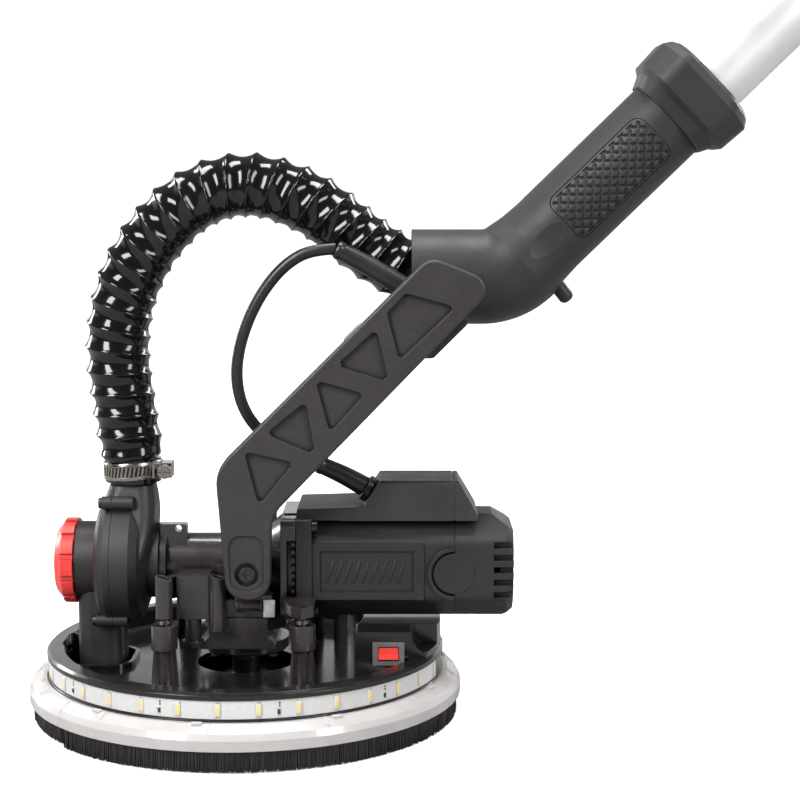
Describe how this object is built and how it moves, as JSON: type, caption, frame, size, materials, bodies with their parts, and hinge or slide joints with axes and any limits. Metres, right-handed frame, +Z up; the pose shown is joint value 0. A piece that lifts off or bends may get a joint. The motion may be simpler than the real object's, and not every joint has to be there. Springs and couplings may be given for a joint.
{
  "type": "pole drywall sander",
  "caption": "Pole drywall sander: round lit sanding head in a forked arm, dust hose to an elbow grip, telescopic pole and rear handle.",
  "frame": {"origin": "centre of the abrasive face, which is level with the brush tips", "axes": "+Z up along the pad's spindle, +X along the motor towards its end cap, -Y the near side of the tool"},
  "size_m": [0.9361, 0.2592, 0.9056],
  "materials": {
    "casing": "fine-grained moulded black plastic",
    "arm": "satin black powder coat",
    "grip": "soft-touch black plastic",
    "inlay": "knurled black rubber",
    "casting": "semi-gloss black cast aluminium",
    "shroud": "glossy black plastic",
    "frame": "smoky clear plastic switch frame",
    "clear": "hazy clear plastic",
    "bristle": "dense black nylon bristle",
    "hose": "glossy black corrugated hose",
    "lead": "black rubber lead",
    "steel": "bright steel",
    "aluminium": "bright anodised aluminium",
    "red": "red moulded plastic",
    "led": "white flexible board",
    "screw": "blackened steel",
    "copper": "wound copper and laminations",
    "foam": "dense black foam",
    "abrasive": "aluminium oxide grit",
    "carbon": "carbon"
  },
  "bodies": {
    "grip": {"elbow_shell_near": "grip", "elbow_shell_far": "grip", "grip_inlays": "inlay", "shell_screws": "screw", "fork_bridge": "casting", "fork_arm_near": "arm", "fork_arm_far": "arm", "fork_bolts": "screw", "lead_relief_elbow": "lead", "pole_tube_inner": "aluminium", "dust_hose": "hose", "motor_lead": "lead"},
    "collar": {"pole_collar": "grip"},
    "head": {"gear_housing": "casting", "gear_cover": "casting", "bearings": "steel", "housing_screws": "screw", "volute_outer": "casing", "volute_inner": "casing", "suction_duct": "casing", "hose_cuff": "hose", "hose_clamp_band": "steel", "clamp_screw": "steel", "motor_shell": "casing", "motor_end_cap": "casing", "stator": "copper", "carbon_brushes": "carbon", "lead_relief_motor": "lead"},
    "rotor": {"rotor_shaft": "steel", "drive_pinion": "steel", "armature": "copper", "cooling_fan": "casing", "suction_impeller": "casing"},
    "pad": {"spindle": "steel", "crown_gear": "steel", "backing_plate": "casing", "foam_pad": "foam", "abrasive_disc": "abrasive", "pad_screw": "screw"},
    "shroud": {"shroud": "shroud", "float_posts": "casting", "switch_cover": "shroud", "rocker_frame": "frame", "led_strip": "led", "clear_ring": "clear", "brush_ring": "bristle", "float_springs": "steel"},
    "light_switch": {"rocker": "red"},
    "edge_section": {"edge_ring": "clear", "edge_brush": "bristle"},
    "suction_knob": {"suction_knob": "red"},
    "pole_upper": {"pole_tube_outer": "aluminium", "rear_shell_near": "grip", "rear_shell_far": "grip", "rear_screws": "screw", "dust_port": "casing", "cord_gland": "lead"},
    "length_lock": {"length_lock": "grip"},
    "trigger": {"trigger": "casing"},
    "speed_dial": {"speed_dial": "casing"}
  },
  "joints": [
    {"name": "head_tilt", "type": "hinge", "parent": "grip", "child": "head", "pos_m": [0.005, 0, 0.0933], "axis": [0, 1, 0], "range_deg": [-35, 45], "deforming": ["dust_hose", "motor_lead"]},
    {"name": "collar_twist", "type": "hinge", "parent": "grip", "child": "collar", "pos_m": [0.2607, 0, 0.36478], "axis": [0.7169, 0, 0.6972], "range_deg": [0, 60]},
    {"name": "pad_spin", "type": "hinge", "parent": "head", "child": "pad", "pos_m": [0, 0, 0.03], "axis": [0, 0, 1], "continuous": true},
    {"name": "rotor_spin", "type": "hinge", "parent": "head", "child": "rotor", "pos_m": [0, 0, 0.091], "axis": [1, 0, 0], "continuous": true},
    {"name": "shroud_float", "type": "slide", "parent": "head", "child": "shroud", "axis": [0, 0, 1], "range_m": [0, 0.0032], "stiffness_N_per_m": 2500, "springref_m": -0.003, "deforming": ["float_springs"]},
    {"name": "light_switch_rock", "type": "hinge", "parent": "shroud", "child": "light_switch", "pos_m": [0.0863, -0.043, 0.0448], "axis": [1, 0, 0], "range_deg": [0, 10]},
    {"name": "edge_slide", "type": "slide", "parent": "shroud", "child": "edge_section", "axis": [-1, 0, 0], "range_m": [0, 0.03]},
    {"name": "suction_knob_turn", "type": "hinge", "parent": "head", "child": "suction_knob", "pos_m": [-0.11, 0, 0.091], "axis": [1, 0, 0], "range_deg": [0, 90]},
    {"name": "pole_extend", "type": "slide", "parent": "grip", "child": "pole_upper", "axis": [0.7169, 0, 0.6972], "range_m": [0, 0.28]},
    {"name": "length_lock_twist", "type": "hinge", "parent": "pole_upper", "child": "length_lock", "pos_m": [0.3582, 0, 0.45959], "axis": [0.7169, 0, 0.6972], "range_deg": [0, 60]},
    {"name": "trigger_squeeze", "type": "slide", "parent": "pole_upper", "child": "trigger", "axis": [-0.6972, 0, 0.7169], "range_m": [0, 0.004], "stiffness_N_per_m": 600, "springref_m": -0.002},
    {"name": "speed_dial_turn", "type": "hinge", "parent": "pole_upper", "child": "speed_dial", "pos_m": [0.61684, 0, 0.75017], "axis": [0, 1, 0], "range_deg": [0, 270]}
  ],
  "couplings": [
    {"joint": "rotor_spin", "follows": "pad_spin", "ratio": 4}
  ]
}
• • • •
Job:
Write out the material exactly as given.

Solution for this task:
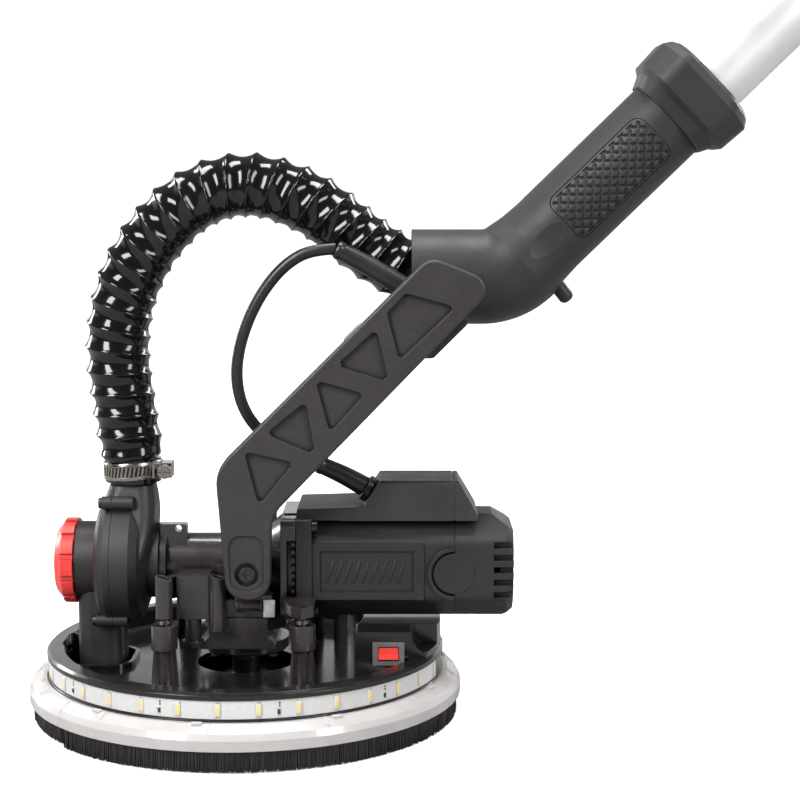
Describe how this object is built and how it moves, as JSON: type, caption, frame, size, materials, bodies with their parts, and hinge or slide joints with axes and any limits. Metres, right-handed frame, +Z up; the pose shown is joint value 0. A piece that lifts off or bends may get a joint. The motion may be simpler than the real object's, and not every joint has to be there. Springs and couplings may be given for a joint.
{
  "type": "pole drywall sander",
  "caption": "Pole drywall sander: round lit sanding head in a forked arm, dust hose to an elbow grip, telescopic pole and rear handle.",
  "frame": {"origin": "centre of the abrasive face, which is level with the brush tips", "axes": "+Z up along the pad's spindle, +X along the motor towards its end cap, -Y the near side of the tool"},
  "size_m": [0.9361, 0.2592, 0.9056],
  "materials": {
    "casing": "fine-grained moulded black plastic",
    "arm": "satin black powder coat",
    "grip": "soft-touch black plastic",
    "inlay": "knurled black rubber",
    "casting": "semi-gloss black cast aluminium",
    "shroud": "glossy black plastic",
    "frame": "smoky clear plastic switch frame",
    "clear": "hazy clear plastic",
    "bristle": "dense black nylon bristle",
    "hose": "glossy black corrugated hose",
    "lead": "black rubber lead",
    "steel": "bright steel",
    "aluminium": "bright anodised aluminium",
    "red": "red moulded plastic",
    "led": "white flexible board",
    "screw": "blackened steel",
    "copper": "wound copper and laminations",
    "foam": "dense black foam",
    "abrasive": "aluminium oxide grit",
    "carbon": "carbon"
  },
  "bodies": {
    "grip": {"elbow_shell_near": "grip", "elbow_shell_far": "grip", "grip_inlays": "inlay", "shell_screws": "screw", "fork_bridge": "casting", "fork_arm_near": "arm", "fork_arm_far": "arm", "fork_bolts": "screw", "lead_relief_elbow": "lead", "pole_tube_inner": "aluminium", "dust_hose": "hose", "motor_lead": "lead"},
    "collar": {"pole_collar": "grip"},
    "head": {"gear_housing": "casting", "gear_cover": "casting", "bearings": "steel", "housing_screws": "screw", "volute_outer": "casing", "volute_inner": "casing", "suction_duct": "casing", "hose_cuff": "hose", "hose_clamp_band": "steel", "clamp_screw": "steel", "motor_shell": "casing", "motor_end_cap": "casing", "stator": "copper", "carbon_brushes": "carbon", "lead_relief_motor": "lead"},
    "rotor": {"rotor_shaft": "steel", "drive_pinion": "steel", "armature": "copper", "cooling_fan": "casing", "suction_impeller": "casing"},
    "pad": {"spindle": "steel", "crown_gear": "steel", "backing_plate": "casing", "foam_pad": "foam", "abrasive_disc": "abrasive", "pad_screw": "screw"},
    "shroud": {"shroud": "shroud", "float_posts": "casting", "switch_cover": "shroud", "rocker_frame": "frame", "led_strip": "led", "clear_ring": "clear", "brush_ring": "bristle", "float_springs": "steel"},
    "light_switch": {"rocker": "red"},
    "edge_section": {"edge_ring": "clear", "edge_brush": "bristle"},
    "suction_knob": {"suction_knob": "red"},
    "pole_upper": {"pole_tube_outer": "aluminium", "rear_shell_near": "grip", "rear_shell_far": "grip", "rear_screws": "screw", "dust_port": "casing", "cord_gland": "lead"},
    "length_lock": {"length_lock": "grip"},
    "trigger": {"trigger": "casing"},
    "speed_dial": {"speed_dial": "casing"}
  },
  "joints": [
    {"name": "head_tilt", "type": "hinge", "parent": "grip", "child": "head", "pos_m": [0.005, 0, 0.0933], "axis": [0, 1, 0], "range_deg": [-35, 45], "deforming": ["dust_hose", "motor_lead"]},
    {"name": "collar_twist", "type": "hinge", "parent": "grip", "child": "collar", "pos_m": [0.2607, 0, 0.36478], "axis": [0.7169, 0, 0.6972], "range_deg": [0, 60]},
    {"name": "pad_spin", "type": "hinge", "parent": "head", "child": "pad", "pos_m": [0, 0, 0.03], "axis": [0, 0, 1], "continuous": true},
    {"name": "rotor_spin", "type": "hinge", "parent": "head", "child": "rotor", "pos_m": [0, 0, 0.091], "axis": [1, 0, 0], "continuous": true},
    {"name": "shroud_float", "type": "slide", "parent": "head", "child": "shroud", "axis": [0, 0, 1], "range_m": [0, 0.0032], "stiffness_N_per_m": 2500, "springref_m": -0.003, "deforming": ["float_springs"]},
    {"name": "light_switch_rock", "type": "hinge", "parent": "shroud", "child": "light_switch", "pos_m": [0.0863, -0.043, 0.0448], "axis": [1, 0, 0], "range_deg": [0, 10]},
    {"name": "edge_slide", "type": "slide", "parent": "shroud", "child": "edge_section", "axis": [-1, 0, 0], "range_m": [0, 0.03]},
    {"name": "suction_knob_turn", "type": "hinge", "parent": "head", "child": "suction_knob", "pos_m": [-0.11, 0, 0.091], "axis": [1, 0, 0], "range_deg": [0, 90]},
    {"name": "pole_extend", "type": "slide", "parent": "grip", "child": "pole_upper", "axis": [0.7169, 0, 0.6972], "range_m": [0, 0.28]},
    {"name": "length_lock_twist", "type": "hinge", "parent": "pole_upper", "child": "length_lock", "pos_m": [0.3582, 0, 0.45959], "axis": [0.7169, 0, 0.6972], "range_deg": [0, 60]},
    {"name": "trigger_squeeze", "type": "slide", "parent": "pole_upper", "child": "trigger", "axis": [-0.6972, 0, 0.7169], "range_m": [0, 0.004], "stiffness_N_per_m": 600, "springref_m": -0.002},
    {"name": "speed_dial_turn", "type": "hinge", "parent": "pole_upper", "child": "speed_dial", "pos_m": [0.61684, 0, 0.75017], "axis": [0, 1, 0], "range_deg": [0, 270]}
  ],
  "couplings": [
    {"joint": "rotor_spin", "follows": "pad_spin", "ratio": 4}
  ]
}